Wheaties is still the breakfast of champions as far as many athletes are concerned, report Annie Gasparro and Ryan Wallerson in The Wall Street Journal (3/5/14). Appearing on a box of Wheaties has always been more about the honor than the money. Chris Evert, who took her star turn on a Wheaties box in 1987 says the payment she received "certainly didn’t stand out." But it still means a lot to her: "That box is enshrined in my office," she says. Peter Carlisle of Octagon, an athlete agent, agrees that the dollars don’t matter.
"It’s a drop in the bucket for the professional hockey or basketball players," he says, but says the box’s "iconic" status still makes it "very valuable for an athlete." Lou Gehrig was "the first athlete to be featured on the box." That was in 1934. "Michael Jordan holds the record for the most appearances at 18" and Mary Lou Retton became the first female athlete to be honored, in 1984. General Mills, makers of Wheaties, doesn’t disclose how many athletes have been its box, but a website called ranker.com puts it at 474.

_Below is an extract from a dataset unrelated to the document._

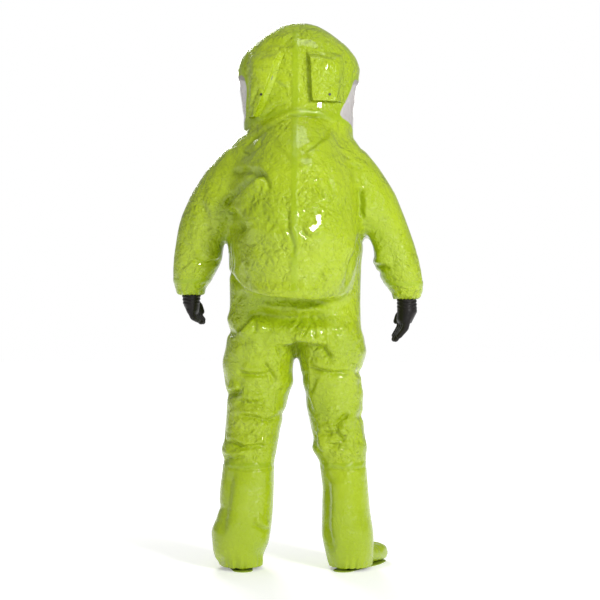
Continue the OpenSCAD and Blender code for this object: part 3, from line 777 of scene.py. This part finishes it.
def press_fold(out, normals, seen, fold):
    """Raise a ridge and sink a valley beside each other along one path."""
    width, ridge, valley = (value * MILLIMETRE for value in fold[:3])
    path = np.array(fold[3]) * MILLIMETRE
    low = path.min(0) - FOLD_REACH * width
    high = path.max(0) + FOLD_REACH * width
    near = np.flatnonzero(((seen > low) & (seen < high)).all(1) & (normals[:, 1] > FACING_AWAY))
    if not len(near):
        return
    p = seen[near]
    lengths = np.linalg.norm(np.diff(path, axis=0), axis=1)
    total = lengths.sum()
    best = np.full(len(p), np.inf)
    along = np.zeros(len(p))
    side = np.zeros(len(p))
    run = 0
    for a, b, length in zip(path, path[1:], lengths):
        way = (b - a) / length
        t = np.clip((p - a) @ way, 0, length)
        away = p - a - t[:, None] * way
        d = np.linalg.norm(away, axis=1)
        closer = d < best
        best[closer] = d[closer]
        along[closer] = (run + t[closer]) / total
        side[closer] = (away @ np.array([way[1], -way[0]]))[closer]
        run += length
    s = np.sign(side) * best / width
    crest, trough = 0.7, -0.6             # where ridge and valley run, in half widths from the path
    fade = 0.22                           # the share of the path over which each end dies out
    slope = np.where(s > crest, 2, 1)     # the ridge falls away more gently on its far side
    shape = ridge * np.exp(-((s - crest) / slope) ** 2) - valley * np.exp(-(s - trough) ** 2 * 1.6)
    ends = smooth_step(np.minimum(along, 1 - along) / fade)
    facing = smooth_step((normals[near, 1] - FACING_AWAY) / 0.45)
    out[near] += normals[near] * (shape * ends * facing)[:, None]


def gathered(at, rest, normals):
    """Small pleats where elastic draws in the boot flaps and cuffs."""
    move = np.zeros(len(at))
    boot_depth, cuff_depth = 0.0030, 0.0014         # of the pleats
    boot_reach, cuff_reach = 0.060, 0.045           # how far up from the hems they run
    for side, sign in SIDES.items():
        own = sign * rest[:, 0] > 0
        foot = middle(f"{side}_boot_flap")
        turn = np.arctan2(rest[:, 1] - foot.y, rest[:, 0] - foot.x)
        rise = smooth_step(1 - (rest[:, 2] - HEM_Z) / boot_reach) * (rest[:, 2] < 0.2) * own
        pleats = np.sin(23 * turn + 2 * np.sin(3 * turn)) + 0.5 * np.sin(41 * turn + 1)
        move += boot_depth * rise * pleats * (0.55 + 0.45 * np.sin(5 * turn + 1.3 * sign))
        cuff = middle(f"{side}_splash_cuff")
        turn = np.arctan2(rest[:, 1] - cuff.y, rest[:, 0] - cuff.x)
        end = cuff_levels(side)[0]
        sleeve = (sign * rest[:, 0] > 0.28) * (rest[:, 2] > 0.8)
        rise = smooth_step(1 - (rest[:, 2] - end) / cuff_reach) * sleeve
        move += cuff_depth * rise * (np.sin(19 * turn + 2 * np.sin(2 * turn)) + 0.4 * np.sin(33 * turn))
    return at + normals * move[:, None]


def edges_of(triangles):
    return np.vstack([triangles[:, [0, 1]], triangles[:, [1, 2]], triangles[:, [2, 0]]])


def snap(rest, at, triangles, level):
    """Move the nearer end of every edge that crosses level = 0 onto it, so that a cut there is clean."""
    edges = edges_of(triangles)
    a, b = level[edges[:, 0]], level[edges[:, 1]]
    crossing = a * b < 0
    edges, a, b = edges[crossing], a[crossing], b[crossing]
    first = abs(a) < abs(b)
    mover = np.where(first, edges[:, 0], edges[:, 1])
    other = np.where(first, edges[:, 1], edges[:, 0])
    part = np.minimum(abs(a), abs(b)) / (abs(a) + abs(b))
    order = np.argsort(-part)
    mover, other, part = mover[order], other[order], part[order][:, None]
    rest[mover] += (rest[other] - rest[mover]) * part
    at[mover] += (at[other] - at[mover]) * part
    level[mover] = 0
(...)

Beyond the honor, Peter Carlisle says the money actually does make a difference for Olympic athletes, whom he says "receive 90% of their income from corporate sponsorships." The current Wheaties box features Olympic gold medalists Mikaela Shiffrin and Sage Kotsenburg. What this does for brand Wheaties is harder to discern — it is a 91 year-old mark that today ranks "17th among US cereal brands." And yet the boxes still hold great value for collectors: An original Lou Gehrig box commands $369.95 on eBay.